– Ce texte fait partie d’une série sur les imaginaires de l’éco-technocapitalisme. –

TC  (concepteur chez TechnoFutur) : Nous projetons la production de nourriture en laboratoire et en particulier de « viande cultivée ». Cela s’inscrit dans notre conception philosophique utilitariste qui vise la diminution globale de la souffrance et le bonheur collectif comme l’a défendu le philosophe Peter Singer. La lutte contre la souffrance animale est un combat qui doit être défendu après le féminisme (dont le philosophe utilitariste Stuart Mill a été un promoteur) et la lutte contre l’esclavage.

AP (doctorante en philosophie) : – Vous comptez donc mettre fin à la production animale ?

TC : Exactement. Nous souhaitons même que le nombre d’animaux d’élevage diminuent de manière très importante pour des raisons écologiques.

AP : – Certaines autrices effectuent une distinction entre production animale et élevage animal. N’est-il pas possible selon vous d’envisager l’élevage animal sans production animale. C’est ce que soutiennent certaines personnes à la suite par exemple des travaux de Jocelyn Porcher. Est-ce que cela n’est pas souhaitable ?

TC : Nous savons que c’est ce que proposent certains « rupturistes » adeptes de l’économie de subsistance.
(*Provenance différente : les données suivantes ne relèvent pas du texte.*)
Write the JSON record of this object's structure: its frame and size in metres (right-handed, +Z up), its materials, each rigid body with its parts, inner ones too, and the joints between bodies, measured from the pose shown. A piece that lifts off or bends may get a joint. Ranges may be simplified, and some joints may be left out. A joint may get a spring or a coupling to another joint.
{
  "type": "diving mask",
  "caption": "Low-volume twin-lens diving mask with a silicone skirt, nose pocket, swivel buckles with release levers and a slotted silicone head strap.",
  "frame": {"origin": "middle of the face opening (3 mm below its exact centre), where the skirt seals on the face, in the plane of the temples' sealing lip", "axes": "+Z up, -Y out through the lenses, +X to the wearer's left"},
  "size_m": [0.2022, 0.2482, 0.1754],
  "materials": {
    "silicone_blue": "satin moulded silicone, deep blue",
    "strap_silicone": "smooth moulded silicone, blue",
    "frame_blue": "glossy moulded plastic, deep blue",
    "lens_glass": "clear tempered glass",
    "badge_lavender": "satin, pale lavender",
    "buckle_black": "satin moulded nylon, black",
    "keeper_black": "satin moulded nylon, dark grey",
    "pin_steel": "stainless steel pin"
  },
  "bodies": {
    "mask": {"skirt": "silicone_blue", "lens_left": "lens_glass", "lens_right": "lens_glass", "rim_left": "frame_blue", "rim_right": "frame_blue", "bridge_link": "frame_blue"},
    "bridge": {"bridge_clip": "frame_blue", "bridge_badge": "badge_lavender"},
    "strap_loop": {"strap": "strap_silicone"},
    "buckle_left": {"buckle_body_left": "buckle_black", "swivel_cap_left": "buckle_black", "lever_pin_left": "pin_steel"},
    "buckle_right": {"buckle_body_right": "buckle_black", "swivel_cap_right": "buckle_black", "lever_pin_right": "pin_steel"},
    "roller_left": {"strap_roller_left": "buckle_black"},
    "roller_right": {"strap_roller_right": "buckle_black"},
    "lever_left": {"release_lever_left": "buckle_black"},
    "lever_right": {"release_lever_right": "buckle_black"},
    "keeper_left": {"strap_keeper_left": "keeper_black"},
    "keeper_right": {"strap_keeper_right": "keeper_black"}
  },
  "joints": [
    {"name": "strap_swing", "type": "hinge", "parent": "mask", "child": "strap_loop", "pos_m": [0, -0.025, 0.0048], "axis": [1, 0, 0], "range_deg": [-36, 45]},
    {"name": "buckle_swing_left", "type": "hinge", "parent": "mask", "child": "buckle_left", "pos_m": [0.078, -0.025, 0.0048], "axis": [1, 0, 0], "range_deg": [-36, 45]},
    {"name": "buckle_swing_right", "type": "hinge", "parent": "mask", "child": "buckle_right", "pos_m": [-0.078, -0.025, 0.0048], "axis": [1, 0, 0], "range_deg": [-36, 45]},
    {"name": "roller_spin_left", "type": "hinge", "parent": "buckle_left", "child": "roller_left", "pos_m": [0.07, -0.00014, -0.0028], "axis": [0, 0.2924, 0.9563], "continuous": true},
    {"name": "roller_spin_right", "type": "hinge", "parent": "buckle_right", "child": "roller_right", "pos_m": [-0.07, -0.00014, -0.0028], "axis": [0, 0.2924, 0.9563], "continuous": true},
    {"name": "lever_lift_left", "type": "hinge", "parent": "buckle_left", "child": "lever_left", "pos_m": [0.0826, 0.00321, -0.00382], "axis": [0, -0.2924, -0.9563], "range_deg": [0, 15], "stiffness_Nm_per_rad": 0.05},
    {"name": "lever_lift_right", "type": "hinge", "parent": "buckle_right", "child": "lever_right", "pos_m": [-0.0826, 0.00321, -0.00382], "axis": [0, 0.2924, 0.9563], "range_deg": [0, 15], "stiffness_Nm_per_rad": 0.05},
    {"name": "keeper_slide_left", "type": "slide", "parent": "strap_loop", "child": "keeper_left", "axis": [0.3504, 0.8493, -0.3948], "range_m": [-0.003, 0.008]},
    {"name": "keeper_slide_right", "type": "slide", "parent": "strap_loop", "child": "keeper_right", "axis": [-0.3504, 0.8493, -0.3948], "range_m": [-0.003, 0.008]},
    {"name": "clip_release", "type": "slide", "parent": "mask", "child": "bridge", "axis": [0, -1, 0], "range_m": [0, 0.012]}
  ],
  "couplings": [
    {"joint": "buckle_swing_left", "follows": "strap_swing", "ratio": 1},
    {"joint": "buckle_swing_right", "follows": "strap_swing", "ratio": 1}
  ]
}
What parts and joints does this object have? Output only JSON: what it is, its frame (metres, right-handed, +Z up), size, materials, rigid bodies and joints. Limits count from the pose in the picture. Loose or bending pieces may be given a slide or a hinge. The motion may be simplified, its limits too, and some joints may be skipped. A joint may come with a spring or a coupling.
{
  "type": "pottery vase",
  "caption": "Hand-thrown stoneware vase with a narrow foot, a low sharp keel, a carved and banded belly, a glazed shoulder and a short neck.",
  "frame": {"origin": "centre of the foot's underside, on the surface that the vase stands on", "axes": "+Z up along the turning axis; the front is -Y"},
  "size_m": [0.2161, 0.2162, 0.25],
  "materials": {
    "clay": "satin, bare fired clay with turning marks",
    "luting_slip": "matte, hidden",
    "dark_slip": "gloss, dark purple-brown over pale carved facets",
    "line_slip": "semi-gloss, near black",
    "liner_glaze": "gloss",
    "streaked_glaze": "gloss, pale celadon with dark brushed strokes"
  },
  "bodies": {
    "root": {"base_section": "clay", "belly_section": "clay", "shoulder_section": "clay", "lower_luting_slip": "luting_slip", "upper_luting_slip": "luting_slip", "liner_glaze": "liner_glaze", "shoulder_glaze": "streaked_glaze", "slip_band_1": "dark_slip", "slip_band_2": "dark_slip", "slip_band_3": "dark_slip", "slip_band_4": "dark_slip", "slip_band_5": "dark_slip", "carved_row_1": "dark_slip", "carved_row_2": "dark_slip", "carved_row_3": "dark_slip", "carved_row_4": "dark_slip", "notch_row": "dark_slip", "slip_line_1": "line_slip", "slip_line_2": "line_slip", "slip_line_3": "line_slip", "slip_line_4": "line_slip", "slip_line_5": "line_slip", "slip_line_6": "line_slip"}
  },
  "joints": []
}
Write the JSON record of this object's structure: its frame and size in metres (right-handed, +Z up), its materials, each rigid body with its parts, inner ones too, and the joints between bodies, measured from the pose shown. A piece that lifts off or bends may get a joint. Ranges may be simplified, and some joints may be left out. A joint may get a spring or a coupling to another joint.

Mais pour nous, il s’agit d’un enjeu philosophique : la lutte contre la souffrance animale.

AP : – Est-ce que vous pensez que les personnes sont prêtes à accepter une production en laboratoire de leur alimentation, en particulier leur alimentation carnée ?

TC : Effectivement, on peut envisager une nourriture végétarienne. Mais la culture de viande permettra la réalisation de nouvelles expériences alimentaires. Nous pensons que nous pourrons convaincre des consommateurs intéressés par la diversité des expériences culinaires que nous pourrons leur offrir.

AP : – Il y a eu plusieurs scandales sanitaires autour de l’alimentation. Ne craignez vous pas que le public se détourne de vos propositions de peur des conséquences sur leur santé ?

TC : Nous pensons qu’à termes, afin de nourrir la population, les aliments artificiels seront supérieurs à l’agriculture traditionnelle. Nous allons ajouter dans cette alimentation des produits permettant un meilleur maintient en santé des personnes, permettant d’éviter les maladies cardio-vasculaires et le diabète.

AP : Mais là encore, il y a eu des problèmes concernant des médicaments. Est-ce que l’ajout de produits provenant des industries pharmaceutiques dans les aliments ne risque pas d’entraîner d’autres problèmes de santé ?

TC : Vous savez aujourd’hui une grande partie de la population mondiale est malade du fait de la nourriture, en particulier en relation avec des problèmes d’obésité. La nourriture que nous proposons de produire en laboratoire sera dans un premier temps destinée à des personnes souffrants par exemple d’obésité. Une fois que les effets sur ce type de population se seront montrés probants, il n’y a guère à douter que le reste de la population les adoptera tant pour des raisons esthétiques que pour des raisons de santé.